Aber zu Gerhard Richter. Für dessen Arbeiten ist im „Museum der Moderne“ ein eigener Saal vorgesehen, wohl eine Vorbedingung der Dauerleihgabe. Im Zentrum der aktuellen Schau steht Richters „Birkenau-Zyklus“, der bereits 2021 in der Alten Nationalgalerie auf der Museumsinsel zu sehen war.

Man kann über Richters Kunst sehr geteilter Meinung sein, aber seine Auseinandersetzung mit der Shoah ist atemberaubend.

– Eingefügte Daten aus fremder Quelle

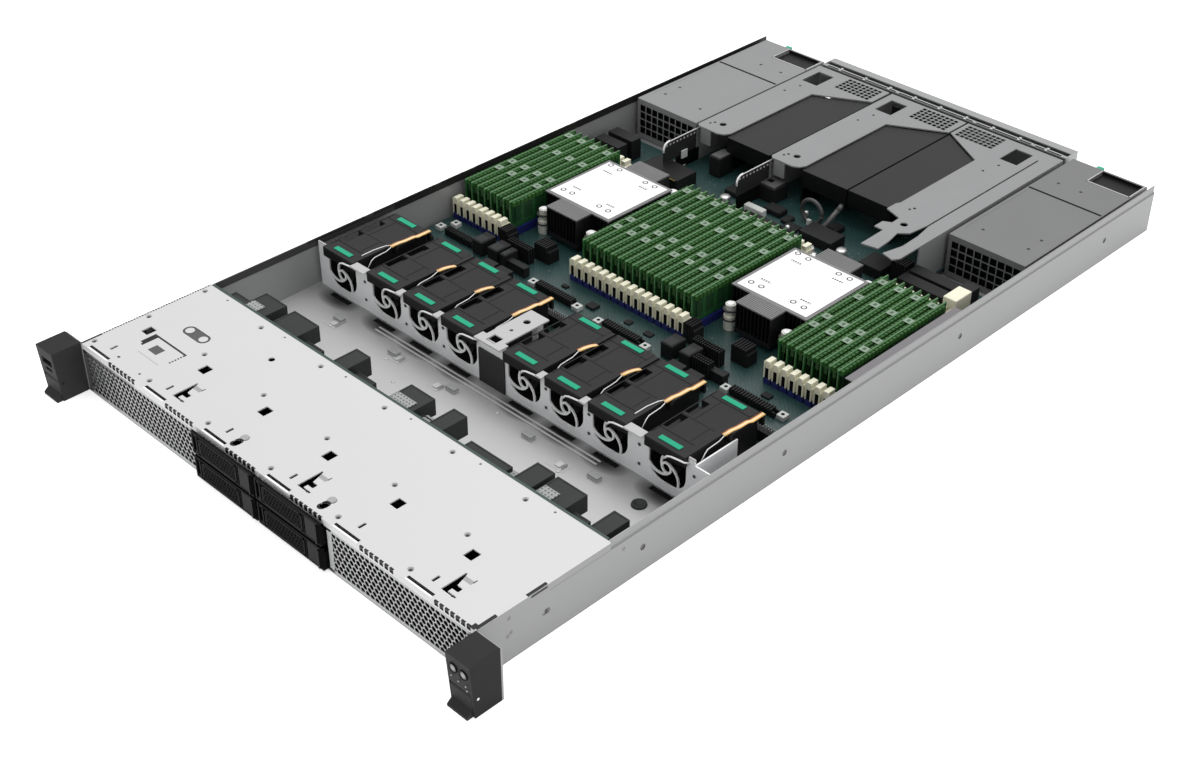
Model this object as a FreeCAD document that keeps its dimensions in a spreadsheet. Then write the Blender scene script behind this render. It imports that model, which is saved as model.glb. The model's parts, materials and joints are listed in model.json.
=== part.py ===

Es ist gut, dass auch hier der Faden zu „Onkel Rudi“ (1965/2000), „Tante Marianne“ (1965/2019) und „Herr Heyde“ (1965/2001) – alle drei Bilder in der Ausstellung als Fotoedition – deutlich gemacht wird. Unwillkürlich stellt sich eine Kontextualisierung des Völkermordes mit der eigenen Familiengeschichte her: Gerhard Richters Onkel Rudolf Schönfelder, als junger Mann wahrscheinlich strammer Nazi, posiert stolz in seiner Uniform – und fällt kurze Zeit später an der Front. „Tante Marianne“ entsteht nach einer Fotografie der 14-jährigen Marianne Schönfelder aus dem Jahr 1932. Marianne wird 13 Jahre später in einer Nervenheilanstalt ermordet. Werner Heyde war einer der Haupttäter des „Euthanasie“-Programms der Nazis.

Ich halte die in diesen Zusammenhängen entstandenen Bilder für die wichtigsten Arbeiten des Künstlers. Ich wünschte allerdings, der Zyklus wäre in der Alten Nationalgalerie geblieben und hätte den sterilen Weihetempel des 19. Jahrhunderts ein wenig aufgebrochen. So wird er von manchen wahrscheinlich nur als eine Art post-realistischer Zwischenschritt zu den durchaus berauschenden „4900 Farben“ (2007) oder den „Abstrakten Bildern“ von 2016 betrachtet werden. Damit bleibt Richter in der Riege der stark bejubelten Großkünstler der Moderne. Die Kunstkritik schaut eher auf die Verkaufserlöse denn auf die Substanz des Werkes. Das übliche Schicksal zu Lebzeiten Bejubelter – nach dem Tod sind sie auf Jahre hinaus vergessen. Dann kommt eine Wiedergeburt. Oder auch nicht. Aber den „Birkenau“-Zyklus, den sollte man gesehen haben. Dass er an die Nationalgalerie ging, das ist der tatsächliche Glücksfall für Berlin.

 

Gerhard Richter. 100 Werke für Berlin, Neue Nationalgalerie. Staatliche Museen zu Berlin, Potsdamer Straße 50, 10785 Berlin, täglich außer montags.